The problem with the show—like lots of similar shows these days—is that it’s just not funny. OK, I know it’s not stand-up, so we can’t expect jokes, but shouldn’t there be at least one vaguely comedic situation?

Instead, all the laughs were based on pain. Let’s do a roll-call, or perhaps that should be role-call: Lina hangs up on Ethan’s party invitation call so she can return to reacting to finding her boyfriend in bed with another woman. She’s the kind of person who always wears the wrong thing and says the wrong thing. Lina’s twin sister Kat is a selfish, rude, and apparently pathologically incapable of basic empathy. Duncan is a sweet but immature doofus who lives with—and struggles not to be controlled by—his interfering mother. Nicole, Duncan’s high-school sweetheart is married to a former football star who is much older than she is; they don’t have much in common, and he’s sometimes mean to her. Kyle is gay and apparently in a semi-loving if shallow relationship, but his role is totally undeveloped. Holly is a TV newswoman who’s still mad at Kyle for ditching her for a guy on prom night—the hilarious payoff her is that her husband is very effeminate. (Laugh? I thought my pants would never dry.) Finally, there’s Richie, who was about to swallow a bottle of pills when Ethan called; he and Lina discover an intense connection and see the glimmer of a bright future in their dark, depressing lives. Then, in the final scene of the pilot, he drives his car into her and knocks her down. Hey, even if he just winged her, car accidents are wicked funny, eh?

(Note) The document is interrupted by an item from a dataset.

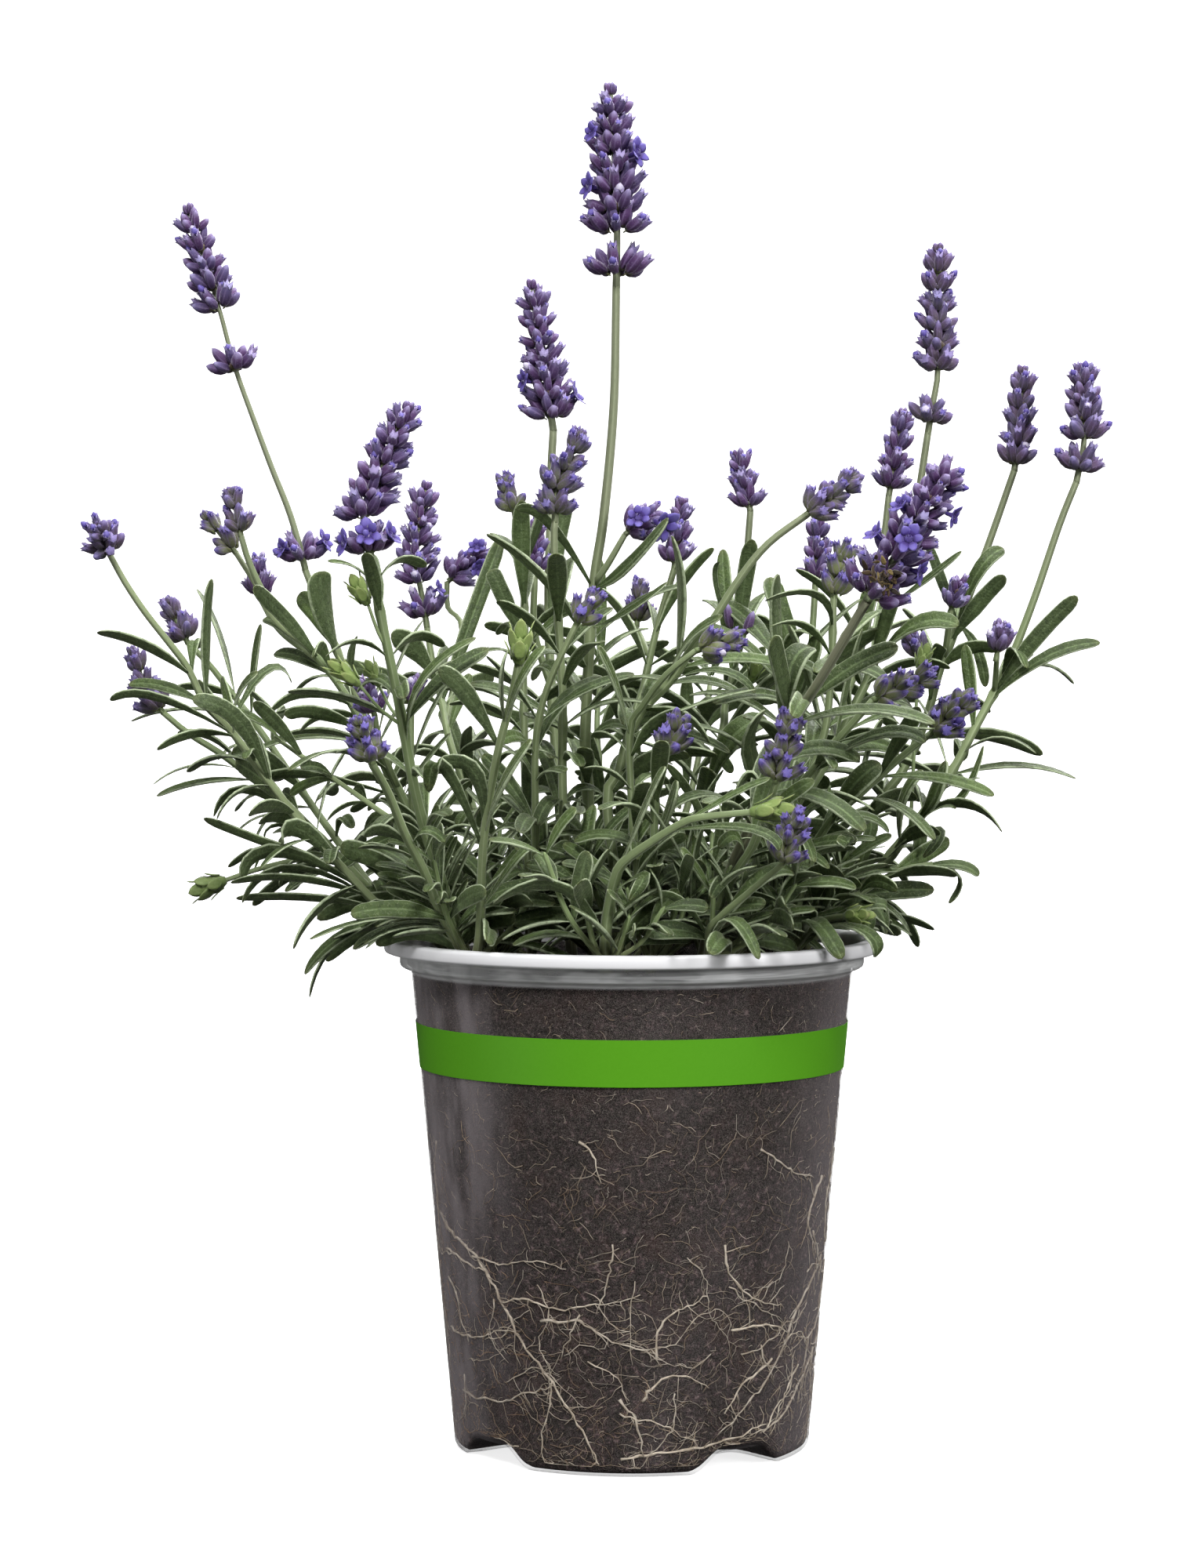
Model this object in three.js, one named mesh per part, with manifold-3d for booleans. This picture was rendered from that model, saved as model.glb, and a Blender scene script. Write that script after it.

Other than a life-improving re-connection between Duncan and Nicole, it’s hard to see anything other than misery, depression, and darkness in store for any of the other characters. Toward the end of the pilot, Ethan says something along the lines of: “There were 28 in our class. How many are already stuck in lousy jobs and bad marriages? How many of us have already made that one big, dumb choice we’ll never recover from?” Yay, that’s the attitude! I don’t think watching a comedy is supposed to make you feel even more suicidal than the actors.

PS: The actress playing Lina has a very distinctive, oddly pitched, husky voice. I couldn’t place it, but I knew I’d seen her before. Turns out she’s Heather Goldenhersh, who played Sister James in Doubt. I’m guessing she’ll be free for further theatrical engagements very soon.